それでもスタッフは、はなまるの明るく穏やかな性格、そして、左目以外は健康であることから、根気強くはなまるをケアし続け、ふさわしい里親さんを待ち続けることにしました。

そして、ピースワンコにはなまるが来てから約8カ月後の2022年11月。ついにはなまるの元に、運命の里親希望者さんが現れました。

■新しい里親さん夫婦にも「障がい」があった

この里親希望者さんは夫婦ともに難聴でした。器官の違いはあれど、「障がいがある」という点では、はなまると同じです。

スタッフとの話し合いは、手話通訳を通して行われました。この里親希望者さん家族は、大のワンコ好きで2022年春頃まで、はままるにそっくりなワンコと一緒に暮らしていたそうです。しかし、先住犬は19年の犬生を終え虹の橋へ。あらためてワンコと一緒に暮らしたいと考え、はなまるを見つけたと言います。

当初、里親希望者さんは「保護犬を家族に迎える」ことに、不安が全くなかったわけではありませんでした。保護犬は「人に慣れない」という先入観があったからです。正直なところ、「懐いてくれるかな? 噛まれるんじゃないかな? 引きこもってしまわないかな?」といった不安があったようですが、前述の通り、はなまるはいたって人なつっこく明るく元気な性格です。

スタッフがそのことを伝えると、不安が一掃されたようで「障害を抱えた犬と人間、きっと仲良くなれる。がんばってみたい」と決断。見事はなまるは、この里親希望者さんの家庭で、第2の犬生をおくることになりました。

■当初はネックだった「障がい」こそが縁につながった

はなまるの場合、「障がい」がネックになり、当初こそ縁がつながりにくかった一方、最終的には、その「障がい」が縁を結ぶきっかけになったというわけです。

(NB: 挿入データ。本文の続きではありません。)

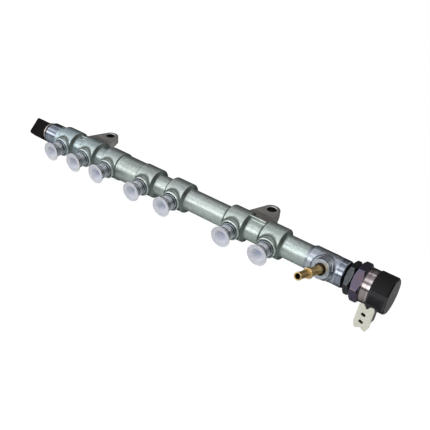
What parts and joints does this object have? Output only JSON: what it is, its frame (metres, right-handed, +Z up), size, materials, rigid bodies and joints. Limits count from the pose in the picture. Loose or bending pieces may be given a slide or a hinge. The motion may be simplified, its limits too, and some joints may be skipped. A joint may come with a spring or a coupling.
{
  "type": "fuel rail",
  "caption": "Forged common-rail fuel rail with capped threaded outlets, two fixing lugs, an end pressure sensor, a control valve and a brass return nipple.",
  "frame": {"origin": "middle of the two fixing holes, on the seating face of the lugs", "axes": "+X along the rail toward the control valve, +Z up along the fixing screws, -Y the way the outlets point"},
  "size_m": [0.4035, 0.0858, 0.0375],
  "materials": {
    "zinc_steel": "satin zinc-plated forging",
    "cap_plastic": "milky translucent polyethylene",
    "sensor_steel": "satin turned steel",
    "seal_rubber": "black elastomer",
    "black_moulding": "black glass-filled moulding",
    "contact_metal": "tinned contact",
    "brass_fitting": "turned yellow brass",
    "copper_washer": "soft copper",
    "nut_steel": "dark plated steel",
    "hex_steel": "bluish brown plated steel",
    "yoke_steel": "polished plated steel",
    "inner_steel": "ground steel",
    "coil_winding": "enamelled winding",
    "cream_moulding": "cream moulding"
  },
  "bodies": {
    "root": {"rail_body": "zinc_steel", "port_cap_1": "cap_plastic", "port_cap_2": "cap_plastic", "port_cap_3": "cap_plastic", "port_cap_4": "cap_plastic", "port_cap_5": "cap_plastic", "port_cap_6": "cap_plastic", "port_cap_7": "cap_plastic", "sensor_body": "sensor_steel", "sensor_seal": "seal_rubber", "sensor_diaphragm": "inner_steel", "sensor_connector": "black_moulding", "sensor_pin_1": "contact_metal", "sensor_pin_2": "contact_metal", "sensor_pin_3": "contact_metal", "return_washer": "copper_washer", "return_fitting": "brass_fitting", "valve_seal": "seal_rubber", "valve_lock_nut": "nut_steel", "valve_spacer": "seal_rubber", "valve_hex_nut": "hex_steel", "valve_cartridge": "inner_steel", "valve_ball": "inner_steel", "valve_armature": "inner_steel", "valve_spring": "inner_steel", "valve_pole": "inner_steel", "valve_coil": "coil_winding", "valve_yoke": "yoke_steel", "valve_head": "black_moulding", "valve_connector_cover": "cream_moulding", "valve_blade_1": "contact_metal", "valve_blade_2": "contact_metal"}
  },
  "joints": []
}
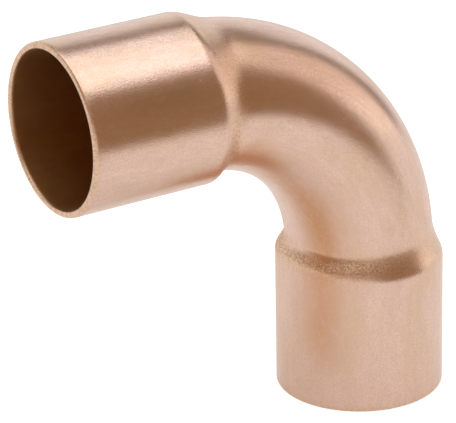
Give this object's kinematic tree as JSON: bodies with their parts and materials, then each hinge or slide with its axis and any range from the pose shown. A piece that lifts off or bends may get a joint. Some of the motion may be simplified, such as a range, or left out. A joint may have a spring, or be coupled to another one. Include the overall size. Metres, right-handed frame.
{
  "type": "pipe elbow",
  "caption": "Long-radius 90-degree copper elbow formed from one tube, with a solder socket and pipe stop at each end.",
  "frame": {"origin": "centre of the lower socket's mouth", "axes": "-Z out of the lower socket's mouth, -X out of the upper socket's mouth, Y normal to the plane of the bend, which is a plane of symmetry"},
  "size_m": [0.0619, 0.0242, 0.0619],
  "materials": {
    "copper": "satin bright copper, barrel-finished, with faint forming marks at the shoulders"
  },
  "bodies": {
    "root": {"elbow_body": "copper"}
  },
  "joints": []
}
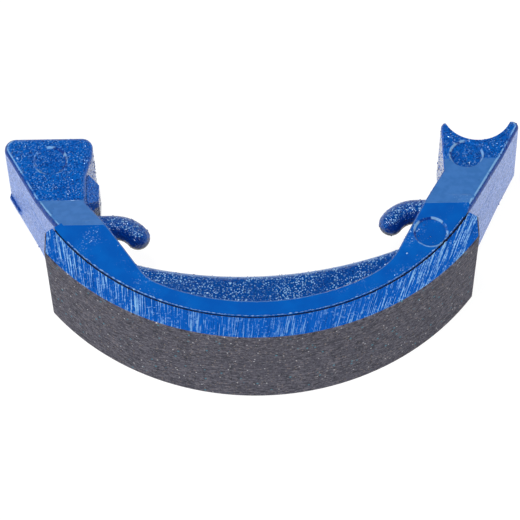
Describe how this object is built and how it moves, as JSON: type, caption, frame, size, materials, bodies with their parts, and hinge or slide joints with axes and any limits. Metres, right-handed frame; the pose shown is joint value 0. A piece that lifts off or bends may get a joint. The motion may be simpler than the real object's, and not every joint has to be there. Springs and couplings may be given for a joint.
{
  "type": "brake shoe",
  "caption": "Die-cast drum brake shoe with bonded friction lining, flat cam pad, half-round pivot seat, central web and two spring horns.",
  "frame": {"origin": "on the drum's axis, in the plane of the shoe's lower side faces", "axes": "+X from the cam end towards the pivot end, -Y from the drum's axis towards the middle of the lining, +Z along the drum's axis"},
  "size_m": [0.0876, 0.0429, 0.0198],
  "materials": {
    "blue_paint": "gloss",
    "friction_material": "matte",
    "adhesive": "matte"
  },
  "bodies": {
    "root": {"shoe_casting": "blue_paint", "friction_lining": "friction_material", "bond_film": "adhesive"}
  },
  "joints": []
}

「きっと仲良くなれる。がんばってみたい」という里親さんの思いははなまるにも伝わったのでしょう。当初こそ新しいお家の中で緊張し、背を向けることもありましたが、すぐに里親さん家族になつき、一家の一員として過ごすようになりました。里親さんは、「はなまるのおかげで、家庭が笑顔でいっぱいになった」と言います。

■一頭ごとに与えられた命を大切に

ピースワンコが保護するワンコたちは、バックボーンや持病が様々です。それでもスタッフは一頭ごとに与えられた命を大切に、愛情を注ぎ信頼関係を結び、必要なケアや訓練が施しながら、新しい譲渡先を見つけ、第2の犬生をおくれることを目指します。どうしても譲渡が難しい持病を持つワンコ、高齢ワンコの場合は、多くの支援者のサポートのもとで、同団体施設で、その命を全うするまで大切にケアし続けています。

これらの試みをもって、同団体が掲げる「ワンコの殺処分ゼロ」を目指し、人間にとって一番の友達・ワンコの笑顔を引き出せるよう今日も活動を続けています。今後のピースワンコの活動にも注目していきたいです。